● **Job**
Could you output each line of the data that follows exactly?

-.-.-

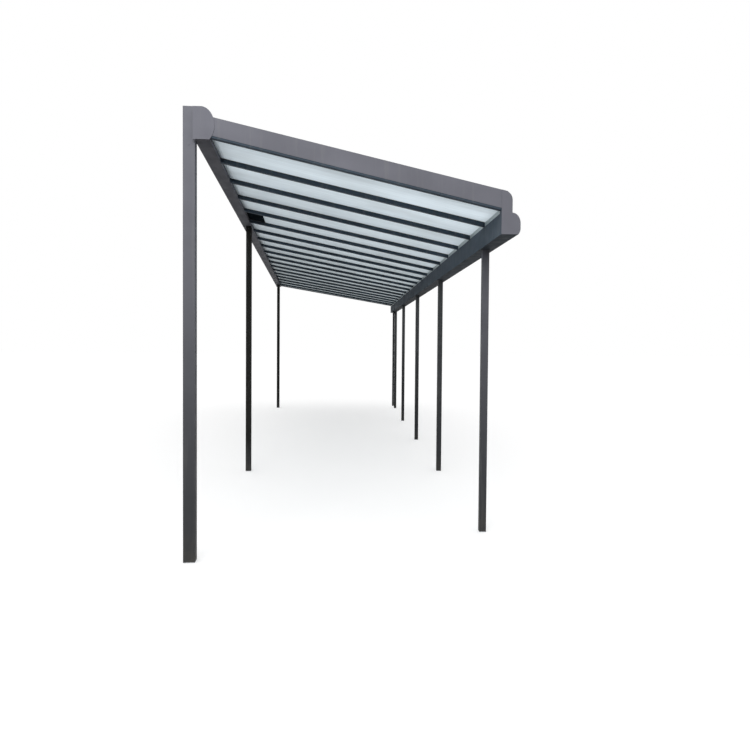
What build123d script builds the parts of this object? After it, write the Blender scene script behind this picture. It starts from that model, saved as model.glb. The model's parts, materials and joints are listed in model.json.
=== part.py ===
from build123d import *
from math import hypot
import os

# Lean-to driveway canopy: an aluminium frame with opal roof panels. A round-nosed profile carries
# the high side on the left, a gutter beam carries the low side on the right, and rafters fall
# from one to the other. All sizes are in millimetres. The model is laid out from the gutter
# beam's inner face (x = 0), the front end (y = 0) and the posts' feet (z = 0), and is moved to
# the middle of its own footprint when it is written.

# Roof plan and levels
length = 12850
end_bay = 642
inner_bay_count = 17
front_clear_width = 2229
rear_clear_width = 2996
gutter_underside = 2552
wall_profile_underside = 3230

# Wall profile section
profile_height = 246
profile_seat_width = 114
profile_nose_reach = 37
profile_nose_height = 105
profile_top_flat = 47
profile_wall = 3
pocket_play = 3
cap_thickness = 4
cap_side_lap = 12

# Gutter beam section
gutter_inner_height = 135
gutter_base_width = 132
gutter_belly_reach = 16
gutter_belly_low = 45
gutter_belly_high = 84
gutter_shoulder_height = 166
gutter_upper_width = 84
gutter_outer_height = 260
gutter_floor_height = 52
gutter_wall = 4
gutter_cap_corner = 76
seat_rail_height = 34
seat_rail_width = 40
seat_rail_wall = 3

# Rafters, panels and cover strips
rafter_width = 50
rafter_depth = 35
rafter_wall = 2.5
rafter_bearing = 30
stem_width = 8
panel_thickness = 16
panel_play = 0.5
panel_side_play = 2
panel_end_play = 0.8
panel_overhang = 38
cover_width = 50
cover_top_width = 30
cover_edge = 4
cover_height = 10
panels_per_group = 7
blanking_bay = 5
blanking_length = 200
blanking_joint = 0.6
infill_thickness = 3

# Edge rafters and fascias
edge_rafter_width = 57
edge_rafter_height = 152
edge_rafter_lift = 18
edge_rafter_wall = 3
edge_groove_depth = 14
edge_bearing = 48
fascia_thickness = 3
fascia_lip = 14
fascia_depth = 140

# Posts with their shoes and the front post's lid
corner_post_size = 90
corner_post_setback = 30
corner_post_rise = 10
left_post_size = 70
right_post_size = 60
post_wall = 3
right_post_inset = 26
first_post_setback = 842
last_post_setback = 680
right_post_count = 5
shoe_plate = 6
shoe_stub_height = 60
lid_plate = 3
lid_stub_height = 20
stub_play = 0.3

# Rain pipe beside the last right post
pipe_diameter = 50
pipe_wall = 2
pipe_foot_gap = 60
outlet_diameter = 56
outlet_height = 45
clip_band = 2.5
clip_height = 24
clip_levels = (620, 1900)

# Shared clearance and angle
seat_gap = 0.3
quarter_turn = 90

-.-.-

● **Answer to this exercise**
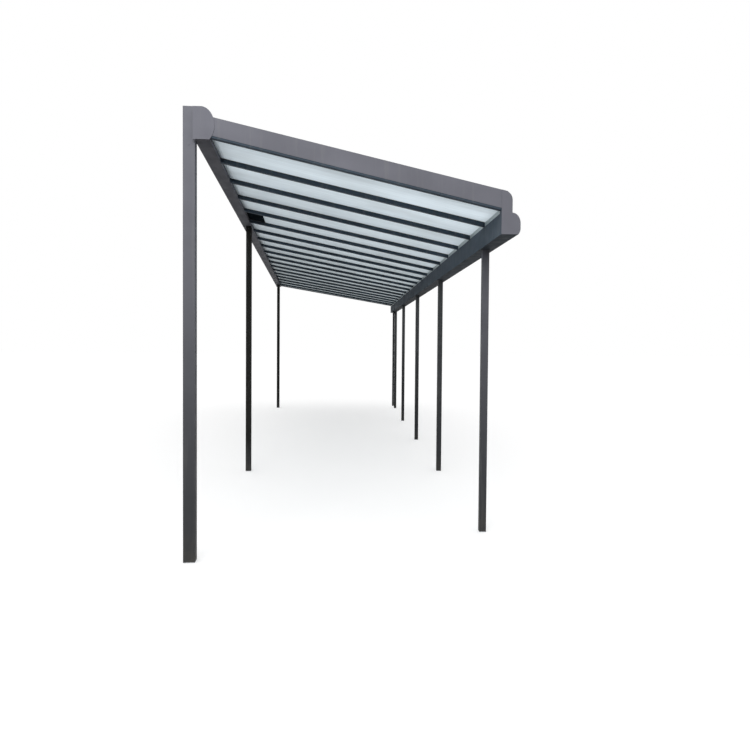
What build123d script builds the parts of this object? After it, write the Blender scene script behind this picture. It starts from that model, saved as model.glb. The model's parts, materials and joints are listed in model.json.
=== part.py ===
from build123d import *
from math import hypot
import os

# Lean-to driveway canopy: an aluminium frame with opal roof panels. A round-nosed profile carries
# the high side on the left, a gutter beam carries the low side on the right, and rafters fall
# from one to the other. All sizes are in millimetres. The model is laid out from the gutter
# beam's inner face (x = 0), the front end (y = 0) and the posts' feet (z = 0), and is moved to
# the middle of its own footprint when it is written.

# Roof plan and levels
length = 12850
end_bay = 642
inner_bay_count = 17
front_clear_width = 2229
rear_clear_width = 2996
gutter_underside = 2552
wall_profile_underside = 3230

# Wall profile section
profile_height = 246
profile_seat_width = 114
profile_nose_reach = 37
profile_nose_height = 105
profile_top_flat = 47
profile_wall = 3
pocket_play = 3
cap_thickness = 4
cap_side_lap = 12

# Gutter beam section
gutter_inner_height = 135
gutter_base_width = 132
gutter_belly_reach = 16
gutter_belly_low = 45
gutter_belly_high = 84
gutter_shoulder_height = 166
gutter_upper_width = 84
gutter_outer_height = 260
gutter_floor_height = 52
gutter_wall = 4
gutter_cap_corner = 76
seat_rail_height = 34
seat_rail_width = 40
seat_rail_wall = 3

# Rafters, panels and cover strips
rafter_width = 50
rafter_depth = 35
rafter_wall = 2.5
rafter_bearing = 30
stem_width = 8
panel_thickness = 16
panel_play = 0.5
panel_side_play = 2
panel_end_play = 0.8
panel_overhang = 38
cover_width = 50
cover_top_width = 30
cover_edge = 4
cover_height = 10
panels_per_group = 7
blanking_bay = 5
blanking_length = 200
blanking_joint = 0.6
infill_thickness = 3

# Edge rafters and fascias
edge_rafter_width = 57
edge_rafter_height = 152
edge_rafter_lift = 18
edge_rafter_wall = 3
edge_groove_depth = 14
edge_bearing = 48
fascia_thickness = 3
fascia_lip = 14
fascia_depth = 140

# Posts with their shoes and the front post's lid
corner_post_size = 90
corner_post_setback = 30
corner_post_rise = 10
left_post_size = 70
right_post_size = 60
post_wall = 3
right_post_inset = 26
first_post_setback = 842
last_post_setback = 680
right_post_count = 5
shoe_plate = 6
shoe_stub_height = 60
lid_plate = 3
lid_stub_height = 20
stub_play = 0.3

# Rain pipe beside the last right post
pipe_diameter = 50
pipe_wall = 2
pipe_foot_gap = 60
outlet_diameter = 56
outlet_height = 45
clip_band = 2.5
clip_height = 24
clip_levels = (620, 1900)

# Shared clearance and angle
seat_gap = 0.3
quarter_turn = 90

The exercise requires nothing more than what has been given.